Comme il faut reconnaître que les bailleurs sociaux ne travaillent ni à abonder leurs réserves ni à distribuer des dividendes, mais à réinvestir sans cesse dans la construction. Ces choix politiques sont en outre glaçants par les conséquences qu'ils entraîneront : la baisse des APL génèrera peu ou prou le montant réinjecté par les organismes dans le lancement de nouveaux programmes chaque année et dans l'achat aux promoteurs des 25% de logements sociaux rendus obligatoires par la loi ALUR -également menacée par l'exécutif-. Il s'ensuivra une baisse de l'abondement de l'offre sociale, sans doute à hauteur de 100 000 unités par an, générant des tensions sur les loyers partout en France.
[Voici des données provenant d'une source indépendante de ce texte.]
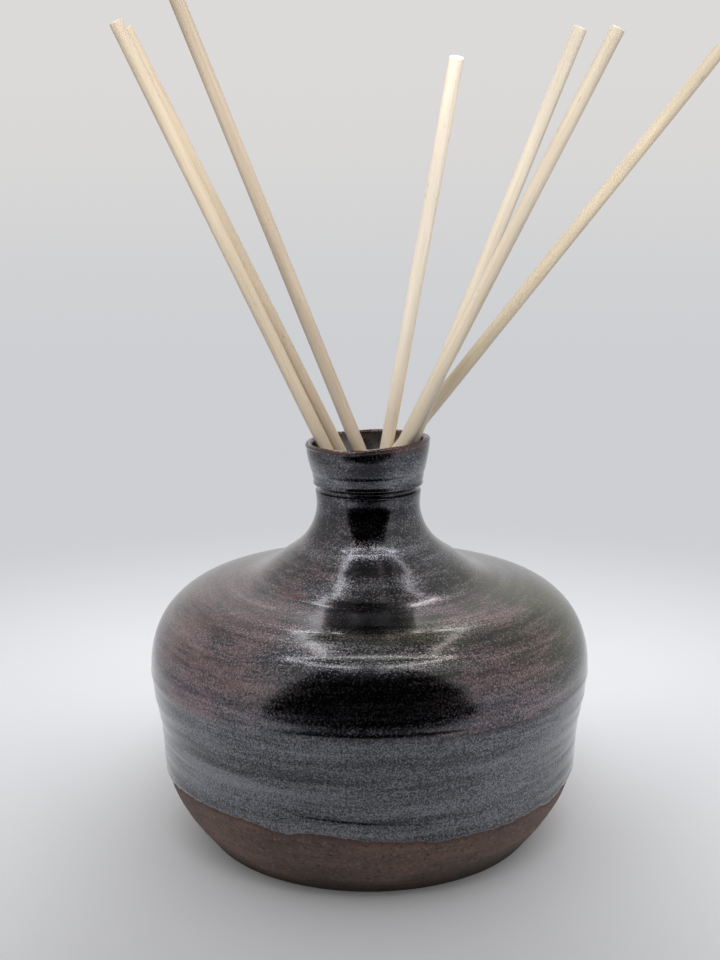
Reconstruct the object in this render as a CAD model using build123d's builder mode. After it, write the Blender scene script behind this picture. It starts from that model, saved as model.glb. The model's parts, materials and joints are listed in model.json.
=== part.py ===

Quant à la plus-value que les cessions voulues par l'Élysée apporteraient, elle est certaine en zone tendue et elle sera inexistante ailleurs. Au demeurant, c'est le propriétaire le plus significatif, dans les agglomérations, Action Logement, qui va profiter le plus de cette valorisation patrimoniale.
Une conséquence grave tient aussi au délitement du lien entre les HLM et les maires : leur faculté d'attribution sera mise à mal. Quant aux cessions, ils tenteront par tous moyens de les bloquer et l'État sera vite tenté de les placer sous la tutelle des préfets. À l'arrivée, c'est leur rôle de proximité dans la politique du logement, essentiel, qui disparaîtra.
Enfin, on voit s'imposer subrepticement une logique financière brutale, qui annonce une privatisation assassine : qu’adviendra-t-il des logements sociaux vendus lorsqu'ils ne seront pas revendus à des accédants ? Ils perdront bien vite leurs caractéristiques sociales. Leurs loyers, leur gestion se calqueront sur les équations de rendement et les réflexes du privé les plus froids.
Ce qui s'annonce n’est rien moins que le meurtre du logement social en France. On saisit mal comment le Président Macron ne le comprend pas. Les Français l'ont élu pour voir cette modernité inspirer désormais la politique, pas pour que l'irréalisme l'emporte. La politique du logement actuelle affaiblira le pays.